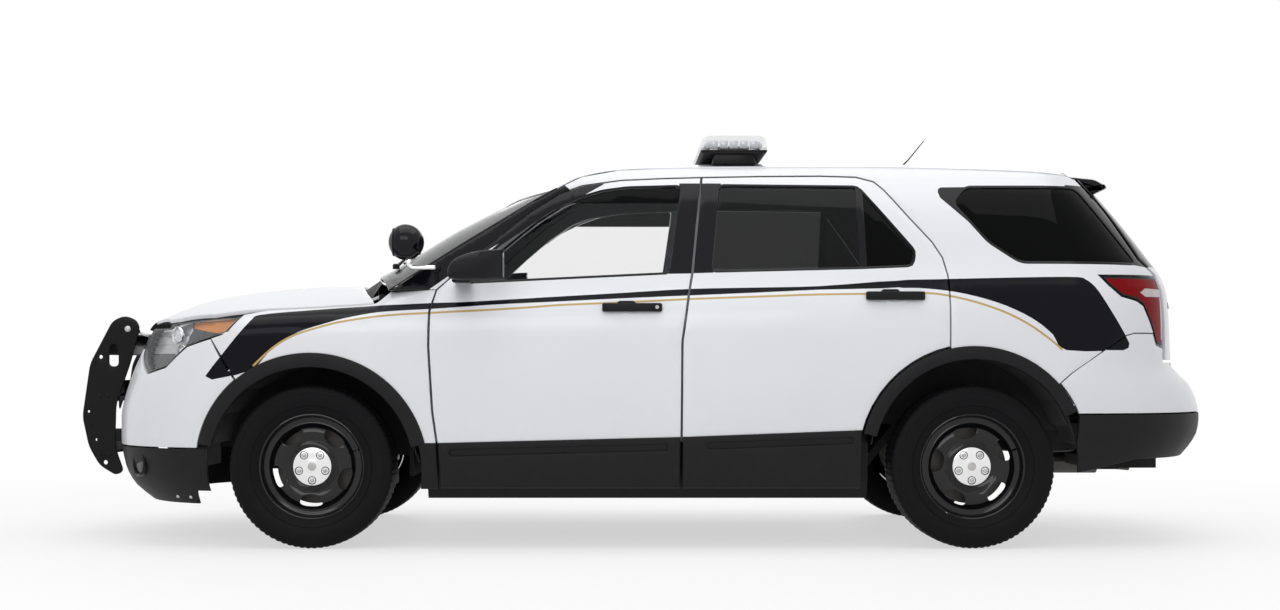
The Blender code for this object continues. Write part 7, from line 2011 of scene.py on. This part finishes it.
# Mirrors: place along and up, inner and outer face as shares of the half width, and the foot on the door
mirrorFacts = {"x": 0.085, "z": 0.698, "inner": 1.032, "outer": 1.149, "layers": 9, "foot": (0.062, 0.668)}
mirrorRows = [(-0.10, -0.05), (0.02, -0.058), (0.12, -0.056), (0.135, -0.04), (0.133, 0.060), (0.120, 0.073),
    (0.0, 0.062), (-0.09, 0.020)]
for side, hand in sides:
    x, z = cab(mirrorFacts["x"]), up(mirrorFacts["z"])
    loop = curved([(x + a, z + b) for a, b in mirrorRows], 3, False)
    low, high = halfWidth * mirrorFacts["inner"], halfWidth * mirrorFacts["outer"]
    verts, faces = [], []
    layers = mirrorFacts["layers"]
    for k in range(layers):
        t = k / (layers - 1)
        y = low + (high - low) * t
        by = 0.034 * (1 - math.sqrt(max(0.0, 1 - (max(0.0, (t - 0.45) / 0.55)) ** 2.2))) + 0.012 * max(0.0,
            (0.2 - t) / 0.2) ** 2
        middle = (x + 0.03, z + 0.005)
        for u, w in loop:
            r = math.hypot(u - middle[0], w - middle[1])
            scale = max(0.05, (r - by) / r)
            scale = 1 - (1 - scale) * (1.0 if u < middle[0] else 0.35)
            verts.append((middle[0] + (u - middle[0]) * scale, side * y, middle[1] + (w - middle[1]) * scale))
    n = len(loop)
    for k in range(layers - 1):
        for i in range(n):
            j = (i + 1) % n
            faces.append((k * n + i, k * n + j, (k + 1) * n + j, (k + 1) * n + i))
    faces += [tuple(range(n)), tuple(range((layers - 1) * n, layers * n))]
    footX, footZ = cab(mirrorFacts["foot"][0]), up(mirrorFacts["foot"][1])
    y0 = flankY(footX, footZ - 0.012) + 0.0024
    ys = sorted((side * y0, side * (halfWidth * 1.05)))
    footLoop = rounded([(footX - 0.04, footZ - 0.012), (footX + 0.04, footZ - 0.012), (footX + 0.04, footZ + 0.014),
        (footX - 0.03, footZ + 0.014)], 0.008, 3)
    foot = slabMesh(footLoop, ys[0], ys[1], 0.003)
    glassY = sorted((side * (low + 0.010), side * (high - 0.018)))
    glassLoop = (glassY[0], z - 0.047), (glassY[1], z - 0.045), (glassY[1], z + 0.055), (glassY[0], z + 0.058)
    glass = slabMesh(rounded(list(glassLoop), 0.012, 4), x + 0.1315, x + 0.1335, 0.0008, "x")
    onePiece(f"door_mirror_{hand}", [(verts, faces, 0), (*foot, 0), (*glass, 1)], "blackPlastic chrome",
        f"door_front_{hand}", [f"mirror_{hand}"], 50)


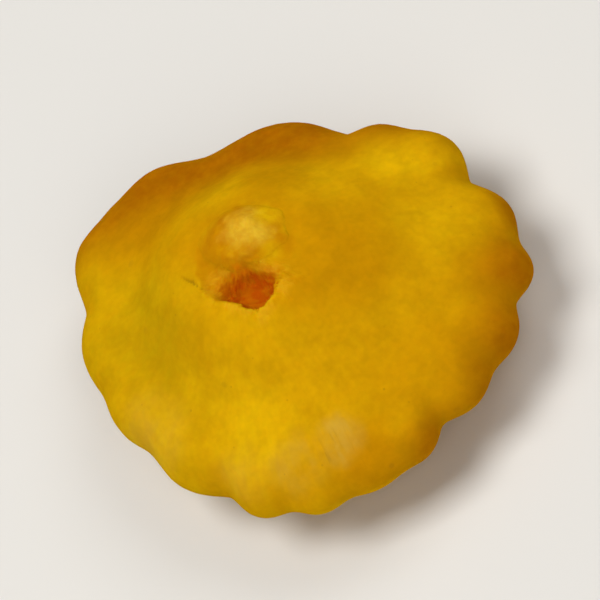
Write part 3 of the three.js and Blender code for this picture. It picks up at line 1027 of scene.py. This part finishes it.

• [Aim of the task]
In the entries above, find every line holding the word "Write" and copy it out.

• [Result below]
The Blender code for this object continues. Write part 7, from line 2011 of scene.py on. This part finishes it.
Write part 3 of the three.js and Blender code for this picture. It picks up at line 1027 of scene.py. This part finishes it.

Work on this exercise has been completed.